> **Given data**:
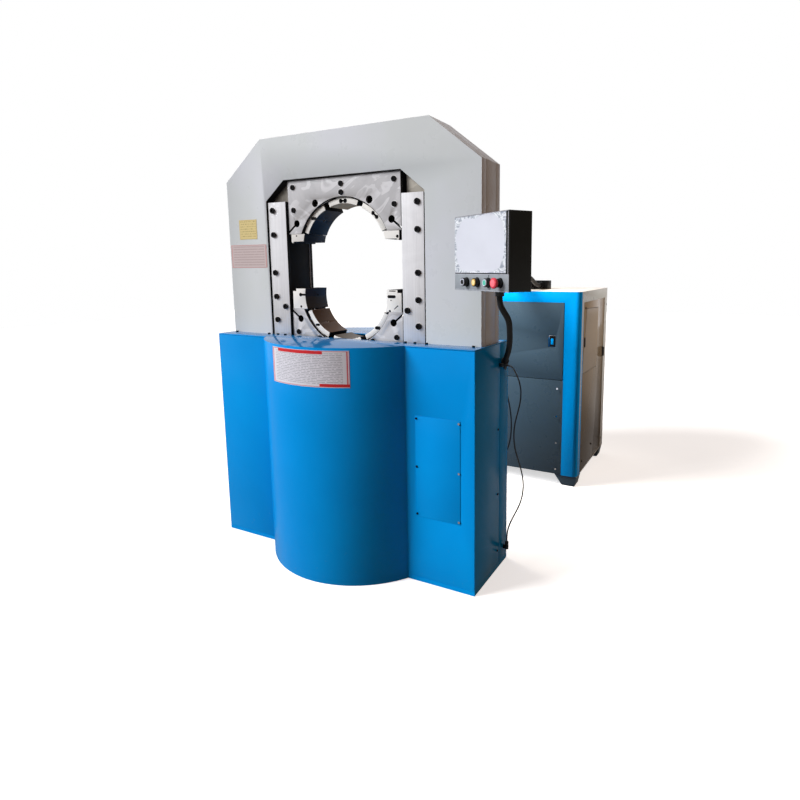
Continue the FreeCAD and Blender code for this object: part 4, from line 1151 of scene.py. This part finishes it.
@dataclass
class DieRing(Assembly):
    """Die holders and master dies: bright faces, dark bores, and the screws and keys that hold them."""

    edge: float = 0.001
    die_face: float = -0.0632
    side_face: float = -0.0752
    brown_line: float = 1.297
    middle_reach: float = 0.02
    least_rise: float = 0.1
    bore_screw_height: float = 1.303
    bore_screw_radius: float = 0.006

    def build(self) -> None:
        """Build the holders, their bolts, the dies and their small parts."""
        # Side faces of the holders are painted black as painted shade in the gaps between parts.
        for node, body in (("upper_die_holder", "root"), ("upper_holder_plates", "root"),
                           ("lower_die_holder", "ram"), ("lower_holder_plates", "ram")):
            self.paint(self.dress_node(node, self.edge, body, "holder_steel", "machined_steel"),
                       "joint_and_gap_shade_black", edgewise)
        self.dress_bolts("lower_holder_bolts", "ram", "lower_bolt")
        for node, bore in (("top_die", "tan_steel"), ("upper_left_die", "blued_steel"),
                           ("upper_right_die", "blued_steel"), ("bottom_die", "low_tan_steel"),
                           ("lower_left_die", "browned_steel"), ("lower_right_die", "browned_steel"),
                           ("upper_left_side_die", "blued_steel"), ("upper_right_side_die", "blued_steel"),
                           ("lower_left_side_die", "side_blued_steel"),
                           ("lower_right_side_die", "side_blued_steel")):
            self.die(node, bore)
        self.inlays()
        self.bore_screws()

    @staticmethod
    def body_of(node: str) -> str:
        """The body that a die rides on."""
        return {"top_die": "root", "bottom_die": "ram"}.get(node, node)

    def die(self, node: str, bore: str) -> None:
        """One die: bright ends, its own bore finish, and sides painted black as painted shade between the
        dies.

        Args:
            node: The die's CAD node.
            bore: The finish of the face that looks at the crimp axis.
        """
        piece = self.dress_node(node, self.edge, self.body_of(node), "die_front_steel", "die_steel")
        low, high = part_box(node)
        across = -(low.x + high.x)
        if abs(across) < self.middle_reach:
            across = 0.0
        rise = math.copysign(max(abs(across), self.least_rise), CRIMP_HEIGHT - (low.z + high.z) / 2)
        inward = Vector((across, 0.0, 0.0 if "side" in node else rise)).normalized()

        def in_bore(face: Face) -> bool:
            """Whether a face looks at the crimp axis."""
            return edgewise(face) and face.normal.dot(inward) > 0.8

        # Sides painted black: painted shade between the dies.
        self.paint(piece, "joint_and_gap_shade_black", edgewise)
        self.paint(piece, bore, in_bore)
        if node.startswith("lower") and "side" in node:
            self.paint(piece, "dull_browned_steel",
                       lambda face: in_bore(face) and face.center.z < self.brown_line)

    def inlays(self) -> None:
        """Screws, keys and pins let into the dies' bright ends.

        Each mark has its X and Z, half its straight run, its radius and its turn in degrees.
        """
        plan = {
            "top_die": [(-0.013, 1.757, 0.0, 0.0105, 0), (0.013, 1.757, 0.0, 0.0105, 0),
                        (0.0, 1.757, 0.012, 0.004, 0)],
            "upper_left_die": [(-0.181, 1.682, 0.009, 0.0075, 0)],
            "upper_right_die": [(0.171, 1.693, 0.0, 0.0095, 0), (0.191, 1.674, 0.0, 0.0095, 0),
                                (0.181, 1.6835, 0.008, 0.005, -44)],
            "lower_left_die": [(-0.182, 1.156, 0.007, 0.006, 0)],
            "lower_right_die": [(0.182, 1.156, 0.008, 0.008, 0)],
            "upper_left_side_die": [(-0.286, 1.6, 0.0, 0.004, 0)],
            "upper_right_side_die": [(0.309, 1.582, 0.0, 0.007, 0)],
            "lower_left_side_die": [(-0.276, 1.307, 0.0, 0.009, 0), (-0.2585, 1.307, 0.0125, 0.005, 0),
                                    (-0.275, 1.247, 0.0, 0.006, 0)],
            "lower_right_side_die": [(0.2715, 1.307, 0.0155, 0.007, 0), (0.276, 1.333, 0.016, 0.002, 0),
                                     (0.296, 1.258, 0.012, 0.002, 40), (0.26, 1.24, 0.0, 0.005, 0),
                                     (0.268, 1.29, 0.0, 0.003, 0)],
        }
        for node, marks in plan.items():
            back = self.side_face if "side" in node else self.die_face
            parts = [lozenge("inlay", (x, z), half, radius, angle, back)
                     for x, z, half, radius, angle in marks]
            self.dress(join(f"{node}_inlays", parts), self.body_of(node), "black_oxide")

    def bore_screws(self) -> None:
        """A screw head in the bore of each lower side die."""
        for node, inner in (("lower_left_side_die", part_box("lower_left_side_die")[1].x - 0.0004),
                            ("lower_right_side_die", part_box("lower_right_side_die")[0].x - 0.0006)):
            disc = drum(f"{node}_bore_screw", self.bore_screw_radius,
                        (inner, PRESS_MIDDLE, self.bore_screw_height), 0.001, Axis.X, 28)
            self.dress(smooth(bevel(disc, 0.0002, 1)), node, "black_oxide")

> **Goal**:
Every line of the data above should be copied exactly.

> **Task output**:
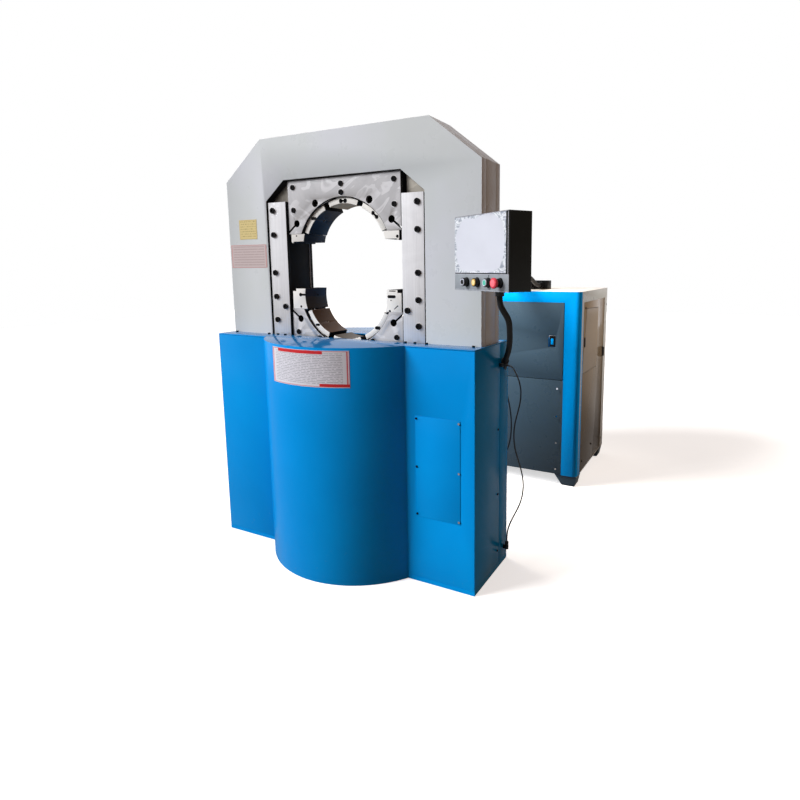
Continue the FreeCAD and Blender code for this object: part 4, from line 1151 of scene.py. This part finishes it.
@dataclass
class DieRing(Assembly):
    """Die holders and master dies: bright faces, dark bores, and the screws and keys that hold them."""

    edge: float = 0.001
    die_face: float = -0.0632
    side_face: float = -0.0752
    brown_line: float = 1.297
    middle_reach: float = 0.02
    least_rise: float = 0.1
    bore_screw_height: float = 1.303
    bore_screw_radius: float = 0.006

    def build(self) -> None:
        """Build the holders, their bolts, the dies and their small parts."""
        # Side faces of the holders are painted black as painted shade in the gaps between parts.
        for node, body in (("upper_die_holder", "root"), ("upper_holder_plates", "root"),
                           ("lower_die_holder", "ram"), ("lower_holder_plates", "ram")):
            self.paint(self.dress_node(node, self.edge, body, "holder_steel", "machined_steel"),
                       "joint_and_gap_shade_black", edgewise)
        self.dress_bolts("lower_holder_bolts", "ram", "lower_bolt")
        for node, bore in (("top_die", "tan_steel"), ("upper_left_die", "blued_steel"),
                           ("upper_right_die", "blued_steel"), ("bottom_die", "low_tan_steel"),
                           ("lower_left_die", "browned_steel"), ("lower_right_die", "browned_steel"),
                           ("upper_left_side_die", "blued_steel"), ("upper_right_side_die", "blued_steel"),
                           ("lower_left_side_die", "side_blued_steel"),
                           ("lower_right_side_die", "side_blued_steel")):
            self.die(node, bore)
        self.inlays()
        self.bore_screws()

    @staticmethod
    def body_of(node: str) -> str:
        """The body that a die rides on."""
        return {"top_die": "root", "bottom_die": "ram"}.get(node, node)

    def die(self, node: str, bore: str) -> None:
        """One die: bright ends, its own bore finish, and sides painted black as painted shade between the
        dies.

        Args:
            node: The die's CAD node.
            bore: The finish of the face that looks at the crimp axis.
        """
        piece = self.dress_node(node, self.edge, self.body_of(node), "die_front_steel", "die_steel")
        low, high = part_box(node)
        across = -(low.x + high.x)
        if abs(across) < self.middle_reach:
            across = 0.0
        rise = math.copysign(max(abs(across), self.least_rise), CRIMP_HEIGHT - (low.z + high.z) / 2)
        inward = Vector((across, 0.0, 0.0 if "side" in node else rise)).normalized()

        def in_bore(face: Face) -> bool:
            """Whether a face looks at the crimp axis."""
            return edgewise(face) and face.normal.dot(inward) > 0.8

        # Sides painted black: painted shade between the dies.
        self.paint(piece, "joint_and_gap_shade_black", edgewise)
        self.paint(piece, bore, in_bore)
        if node.startswith("lower") and "side" in node:
            self.paint(piece, "dull_browned_steel",
                       lambda face: in_bore(face) and face.center.z < self.brown_line)

    def inlays(self) -> None:
        """Screws, keys and pins let into the dies' bright ends.

        Each mark has its X and Z, half its straight run, its radius and its turn in degrees.
        """
        plan = {
            "top_die": [(-0.013, 1.757, 0.0, 0.0105, 0), (0.013, 1.757, 0.0, 0.0105, 0),
                        (0.0, 1.757, 0.012, 0.004, 0)],
            "upper_left_die": [(-0.181, 1.682, 0.009, 0.0075, 0)],
            "upper_right_die": [(0.171, 1.693, 0.0, 0.0095, 0), (0.191, 1.674, 0.0, 0.0095, 0),
                                (0.181, 1.6835, 0.008, 0.005, -44)],
            "lower_left_die": [(-0.182, 1.156, 0.007, 0.006, 0)],
            "lower_right_die": [(0.182, 1.156, 0.008, 0.008, 0)],
            "upper_left_side_die": [(-0.286, 1.6, 0.0, 0.004, 0)],
            "upper_right_side_die": [(0.309, 1.582, 0.0, 0.007, 0)],
            "lower_left_side_die": [(-0.276, 1.307, 0.0, 0.009, 0), (-0.2585, 1.307, 0.0125, 0.005, 0),
                                    (-0.275, 1.247, 0.0, 0.006, 0)],
            "lower_right_side_die": [(0.2715, 1.307, 0.0155, 0.007, 0), (0.276, 1.333, 0.016, 0.002, 0),
                                     (0.296, 1.258, 0.012, 0.002, 40), (0.26, 1.24, 0.0, 0.005, 0),
                                     (0.268, 1.29, 0.0, 0.003, 0)],
        }
        for node, marks in plan.items():
            back = self.side_face if "side" in node else self.die_face
            parts = [lozenge("inlay", (x, z), half, radius, angle, back)
                     for x, z, half, radius, angle in marks]
            self.dress(join(f"{node}_inlays", parts), self.body_of(node), "black_oxide")

    def bore_screws(self) -> None:
        """A screw head in the bore of each lower side die."""
        for node, inner in (("lower_left_side_die", part_box("lower_left_side_die")[1].x - 0.0004),
                            ("lower_right_side_die", part_box("lower_right_side_die")[0].x - 0.0006)):
            disc = drum(f"{node}_bore_screw", self.bore_screw_radius,
                        (inner, PRESS_MIDDLE, self.bore_screw_height), 0.001, Axis.X, 28)
            self.dress(smooth(bevel(disc, 0.0002, 1)), node, "black_oxide")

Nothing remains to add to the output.